--- Start of Given data ---

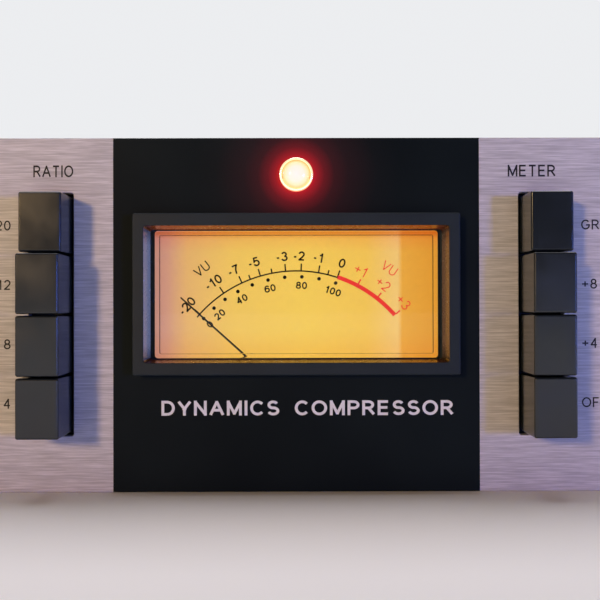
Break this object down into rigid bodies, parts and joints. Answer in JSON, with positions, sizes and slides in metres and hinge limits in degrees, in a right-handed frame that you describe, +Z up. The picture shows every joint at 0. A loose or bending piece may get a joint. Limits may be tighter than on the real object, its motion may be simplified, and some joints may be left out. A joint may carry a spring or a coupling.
{
  "type": "rack compressor",
  "caption": "Two-unit rack-mount audio compressor with large and small rotary controls, ratio and meter push-button banks, a pilot lamp and a lit needle meter.",
  "frame": {"origin": "on the surface that the unit stands on, under the middle of its bounding box", "axes": "+X to the right seen from the front, +Y towards the rear, +Z up; the front panel faces -Y"},
  "size_m": [0.4826, 0.2488, 0.0881],
  "materials": {
    "brushed_panel": "brushed along X, with a black field around the meter",
    "plain_aluminium": "satin",
    "black_sheet": "fine textured powder coat",
    "meter_frame": "satin",
    "clear_cover": "clear, polished",
    "meter_case": "matte",
    "dial": "matte, lit amber from behind",
    "circuit_board": "solder mask",
    "iron": "lacquered",
    "copper": "lacquered wire",
    "pointer": "matte",
    "chrome": "polished",
    "lamp_lens": "lit red",
    "switch_body": "matte",
    "button": "satin gloss",
    "knob": "satin gloss",
    "zinc": "plated",
    "latch": "dark plated",
    "inlet_plastic": "satin",
    "fuse_glass": "clear",
    "capacitor_sleeve": "satin sleeve",
    "winding_tape": "taped"
  },
  "bodies": {
    "chassis": {"front_panel": "brushed_panel", "meter_bezel": "meter_frame", "meter_cover": "clear_cover", "meter_case": "meter_case", "meter_dial": "dial", "meter_lamp_board": "circuit_board", "meter_magnet": "iron", "meter_core": "iron", "pilot_lamp_bezel": "chrome", "pilot_lamp_lens": "lamp_lens", "ratio_switch_bank": "switch_body", "meter_switch_bank": "switch_body", "bottom_cover": "black_sheet", "top_cover": "black_sheet", "rear_panel": "black_sheet", "left_side_plate": "plain_aluminium", "right_side_plate": "plain_aluminium", "xlr_input_socket": "zinc", "xlr_output_socket": "zinc", "power_inlet": "inlet_plastic", "pad_switch_body": "zinc", "main_board": "circuit_board", "filter_capacitor_front": "capacitor_sleeve", "filter_capacitor_rear": "capacitor_sleeve", "heat_sink": "plain_aluminium", "input_transformer": "iron", "output_transformer": "iron", "power_transformer": "winding_tape", "transformer_clamp": "zinc", "input_potentiometer": "zinc", "output_potentiometer": "zinc", "attack_potentiometer": "zinc", "release_potentiometer": "zinc"},
    "ratio_button_20": {"ratio_button_20": "button"},
    "ratio_button_12": {"ratio_button_12": "button"},
    "ratio_button_8": {"ratio_button_8": "button"},
    "ratio_button_4": {"ratio_button_4": "button"},
    "meter_button_gr": {"meter_button_gr": "button"},
    "meter_button_plus8": {"meter_button_plus8": "button"},
    "meter_button_plus4": {"meter_button_plus4": "button"},
    "meter_button_off": {"meter_button_off": "button"},
    "input_control": {"input_knob": "knob", "input_knob_cap": "brushed_panel", "input_shaft": "zinc"},
    "output_control": {"output_knob": "knob", "output_knob_cap": "brushed_panel", "output_shaft": "zinc"},
    "attack_control": {"attack_knob": "knob", "attack_knob_cap": "brushed_panel", "attack_shaft": "zinc"},
    "release_control": {"release_knob": "knob", "release_knob_cap": "brushed_panel", "release_shaft": "zinc"},
    "meter_movement": {"meter_coil": "copper", "meter_pointer": "pointer"},
    "input_latch": {"xlr_input_latch": "latch"},
    "fuse_holder": {"fuse_drawer": "inlet_plastic", "mains_fuse": "fuse_glass"},
    "pad_switch": {"pad_switch_slider": "inlet_plastic"}
  },
  "joints": [
    {"name": "ratio_button_20_press", "type": "slide", "parent": "chassis", "child": "ratio_button_20", "axis": [0, 1, 0], "range_m": [-0.0026, 0.0007]},
    {"name": "ratio_button_12_press", "type": "slide", "parent": "chassis", "child": "ratio_button_12", "axis": [0, 1, 0], "range_m": [0, 0.0035], "stiffness_N_per_m": 300, "springref_m": -0.003},
    {"name": "ratio_button_8_press", "type": "slide", "parent": "chassis", "child": "ratio_button_8", "axis": [0, 1, 0], "range_m": [0, 0.0035], "stiffness_N_per_m": 300, "springref_m": -0.003},
    {"name": "ratio_button_4_press", "type": "slide", "parent": "chassis", "child": "ratio_button_4", "axis": [0, 1, 0], "range_m": [0, 0.0035], "stiffness_N_per_m": 300, "springref_m": -0.003},
    {"name": "meter_button_gr_press", "type": "slide", "parent": "chassis", "child": "meter_button_gr", "axis": [0, 1, 0], "range_m": [-0.0026, 0.0007]},
    {"name": "meter_button_plus8_press", "type": "slide", "parent": "chassis", "child": "meter_button_plus8", "axis": [0, 1, 0], "range_m": [0, 0.0035], "stiffness_N_per_m": 300, "springref_m": -0.003},
    {"name": "meter_button_plus4_press", "type": "slide", "parent": "chassis", "child": "meter_button_plus4", "axis": [0, 1, 0], "range_m": [0, 0.0035], "stiffness_N_per_m": 300, "springref_m": -0.003},
    {"name": "meter_button_off_press", "type": "slide", "parent": "chassis", "child": "meter_button_off", "axis": [0, 1, 0], "range_m": [0, 0.0035], "stiffness_N_per_m": 300, "springref_m": -0.003},
    {"name": "input_turn", "type": "hinge", "parent": "chassis", "child": "input_control", "pos_m": [-0.164, -0.1124, 0.046], "axis": [0, 1, 0], "range_deg": [-150, 150]},
    {"name": "output_turn", "type": "hinge", "parent": "chassis", "child": "output_control", "pos_m": [-0.087, -0.1124, 0.046], "axis": [0, 1, 0], "range_deg": [-150, 150]},
    {"name": "attack_turn", "type": "hinge", "parent": "chassis", "child": "attack_control", "pos_m": [-0.019, -0.1094, 0.065], "axis": [0, 1, 0], "range_deg": [-150, 150]},
    {"name": "release_turn", "type": "hinge", "parent": "chassis", "child": "release_control", "pos_m": [-0.019, -0.1094, 0.024], "axis": [0, 1, 0], "range_deg": [-150, 150]},
    {"name": "meter_movement_swing", "type": "hinge", "parent": "chassis", "child": "meter_movement", "pos_m": [0.0965, -0.094, 0.0218], "axis": [0, 1, 0], "range_deg": [0, 96], "stiffness_Nm_per_rad": 0.0006, "springref_deg": -34.38},
    {"name": "input_latch_press", "type": "slide", "parent": "chassis", "child": "input_latch", "axis": [0, -1, 0], "range_m": [0, 0.002], "stiffness_N_per_m": 500, "springref_m": -0.001},
    {"name": "fuse_holder_slide", "type": "slide", "parent": "chassis", "child": "fuse_holder", "axis": [0, 1, 0], "range_m": [0, 0.018]},
    {"name": "pad_switch_slide", "type": "slide", "parent": "chassis", "child": "pad_switch", "axis": [0, 0, 1], "range_m": [0, 0.004]}
  ]
}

--- End of Given data ---

• Work to do:
Give the listing again, word for word.

• Result below:
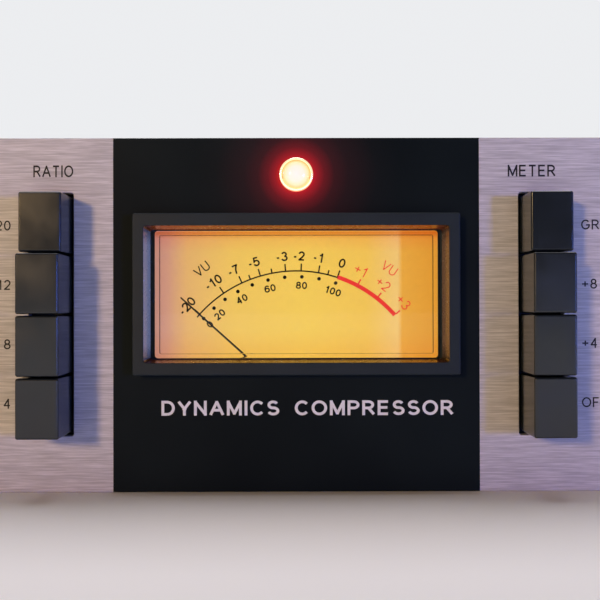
Break this object down into rigid bodies, parts and joints. Answer in JSON, with positions, sizes and slides in metres and hinge limits in degrees, in a right-handed frame that you describe, +Z up. The picture shows every joint at 0. A loose or bending piece may get a joint. Limits may be tighter than on the real object, its motion may be simplified, and some joints may be left out. A joint may carry a spring or a coupling.
{
  "type": "rack compressor",
  "caption": "Two-unit rack-mount audio compressor with large and small rotary controls, ratio and meter push-button banks, a pilot lamp and a lit needle meter.",
  "frame": {"origin": "on the surface that the unit stands on, under the middle of its bounding box", "axes": "+X to the right seen from the front, +Y towards the rear, +Z up; the front panel faces -Y"},
  "size_m": [0.4826, 0.2488, 0.0881],
  "materials": {
    "brushed_panel": "brushed along X, with a black field around the meter",
    "plain_aluminium": "satin",
    "black_sheet": "fine textured powder coat",
    "meter_frame": "satin",
    "clear_cover": "clear, polished",
    "meter_case": "matte",
    "dial": "matte, lit amber from behind",
    "circuit_board": "solder mask",
    "iron": "lacquered",
    "copper": "lacquered wire",
    "pointer": "matte",
    "chrome": "polished",
    "lamp_lens": "lit red",
    "switch_body": "matte",
    "button": "satin gloss",
    "knob": "satin gloss",
    "zinc": "plated",
    "latch": "dark plated",
    "inlet_plastic": "satin",
    "fuse_glass": "clear",
    "capacitor_sleeve": "satin sleeve",
    "winding_tape": "taped"
  },
  "bodies": {
    "chassis": {"front_panel": "brushed_panel", "meter_bezel": "meter_frame", "meter_cover": "clear_cover", "meter_case": "meter_case", "meter_dial": "dial", "meter_lamp_board": "circuit_board", "meter_magnet": "iron", "meter_core": "iron", "pilot_lamp_bezel": "chrome", "pilot_lamp_lens": "lamp_lens", "ratio_switch_bank": "switch_body", "meter_switch_bank": "switch_body", "bottom_cover": "black_sheet", "top_cover": "black_sheet", "rear_panel": "black_sheet", "left_side_plate": "plain_aluminium", "right_side_plate": "plain_aluminium", "xlr_input_socket": "zinc", "xlr_output_socket": "zinc", "power_inlet": "inlet_plastic", "pad_switch_body": "zinc", "main_board": "circuit_board", "filter_capacitor_front": "capacitor_sleeve", "filter_capacitor_rear": "capacitor_sleeve", "heat_sink": "plain_aluminium", "input_transformer": "iron", "output_transformer": "iron", "power_transformer": "winding_tape", "transformer_clamp": "zinc", "input_potentiometer": "zinc", "output_potentiometer": "zinc", "attack_potentiometer": "zinc", "release_potentiometer": "zinc"},
    "ratio_button_20": {"ratio_button_20": "button"},
    "ratio_button_12": {"ratio_button_12": "button"},
    "ratio_button_8": {"ratio_button_8": "button"},
    "ratio_button_4": {"ratio_button_4": "button"},
    "meter_button_gr": {"meter_button_gr": "button"},
    "meter_button_plus8": {"meter_button_plus8": "button"},
    "meter_button_plus4": {"meter_button_plus4": "button"},
    "meter_button_off": {"meter_button_off": "button"},
    "input_control": {"input_knob": "knob", "input_knob_cap": "brushed_panel", "input_shaft": "zinc"},
    "output_control": {"output_knob": "knob", "output_knob_cap": "brushed_panel", "output_shaft": "zinc"},
    "attack_control": {"attack_knob": "knob", "attack_knob_cap": "brushed_panel", "attack_shaft": "zinc"},
    "release_control": {"release_knob": "knob", "release_knob_cap": "brushed_panel", "release_shaft": "zinc"},
    "meter_movement": {"meter_coil": "copper", "meter_pointer": "pointer"},
    "input_latch": {"xlr_input_latch": "latch"},
    "fuse_holder": {"fuse_drawer": "inlet_plastic", "mains_fuse": "fuse_glass"},
    "pad_switch": {"pad_switch_slider": "inlet_plastic"}
  },
  "joints": [
    {"name": "ratio_button_20_press", "type": "slide", "parent": "chassis", "child": "ratio_button_20", "axis": [0, 1, 0], "range_m": [-0.0026, 0.0007]},
    {"name": "ratio_button_12_press", "type": "slide", "parent": "chassis", "child": "ratio_button_12", "axis": [0, 1, 0], "range_m": [0, 0.0035], "stiffness_N_per_m": 300, "springref_m": -0.003},
    {"name": "ratio_button_8_press", "type": "slide", "parent": "chassis", "child": "ratio_button_8", "axis": [0, 1, 0], "range_m": [0, 0.0035], "stiffness_N_per_m": 300, "springref_m": -0.003},
    {"name": "ratio_button_4_press", "type": "slide", "parent": "chassis", "child": "ratio_button_4", "axis": [0, 1, 0], "range_m": [0, 0.0035], "stiffness_N_per_m": 300, "springref_m": -0.003},
    {"name": "meter_button_gr_press", "type": "slide", "parent": "chassis", "child": "meter_button_gr", "axis": [0, 1, 0], "range_m": [-0.0026, 0.0007]},
    {"name": "meter_button_plus8_press", "type": "slide", "parent": "chassis", "child": "meter_button_plus8", "axis": [0, 1, 0], "range_m": [0, 0.0035], "stiffness_N_per_m": 300, "springref_m": -0.003},
    {"name": "meter_button_plus4_press", "type": "slide", "parent": "chassis", "child": "meter_button_plus4", "axis": [0, 1, 0], "range_m": [0, 0.0035], "stiffness_N_per_m": 300, "springref_m": -0.003},
    {"name": "meter_button_off_press", "type": "slide", "parent": "chassis", "child": "meter_button_off", "axis": [0, 1, 0], "range_m": [0, 0.0035], "stiffness_N_per_m": 300, "springref_m": -0.003},
    {"name": "input_turn", "type": "hinge", "parent": "chassis", "child": "input_control", "pos_m": [-0.164, -0.1124, 0.046], "axis": [0, 1, 0], "range_deg": [-150, 150]},
    {"name": "output_turn", "type": "hinge", "parent": "chassis", "child": "output_control", "pos_m": [-0.087, -0.1124, 0.046], "axis": [0, 1, 0], "range_deg": [-150, 150]},
    {"name": "attack_turn", "type": "hinge", "parent": "chassis", "child": "attack_control", "pos_m": [-0.019, -0.1094, 0.065], "axis": [0, 1, 0], "range_deg": [-150, 150]},
    {"name": "release_turn", "type": "hinge", "parent": "chassis", "child": "release_control", "pos_m": [-0.019, -0.1094, 0.024], "axis": [0, 1, 0], "range_deg": [-150, 150]},
    {"name": "meter_movement_swing", "type": "hinge", "parent": "chassis", "child": "meter_movement", "pos_m": [0.0965, -0.094, 0.0218], "axis": [0, 1, 0], "range_deg": [0, 96], "stiffness_Nm_per_rad": 0.0006, "springref_deg": -34.38},
    {"name": "input_latch_press", "type": "slide", "parent": "chassis", "child": "input_latch", "axis": [0, -1, 0], "range_m": [0, 0.002], "stiffness_N_per_m": 500, "springref_m": -0.001},
    {"name": "fuse_holder_slide", "type": "slide", "parent": "chassis", "child": "fuse_holder", "axis": [0, 1, 0], "range_m": [0, 0.018]},
    {"name": "pad_switch_slide", "type": "slide", "parent": "chassis", "child": "pad_switch", "axis": [0, 0, 1], "range_m": [0, 0.004]}
  ]
}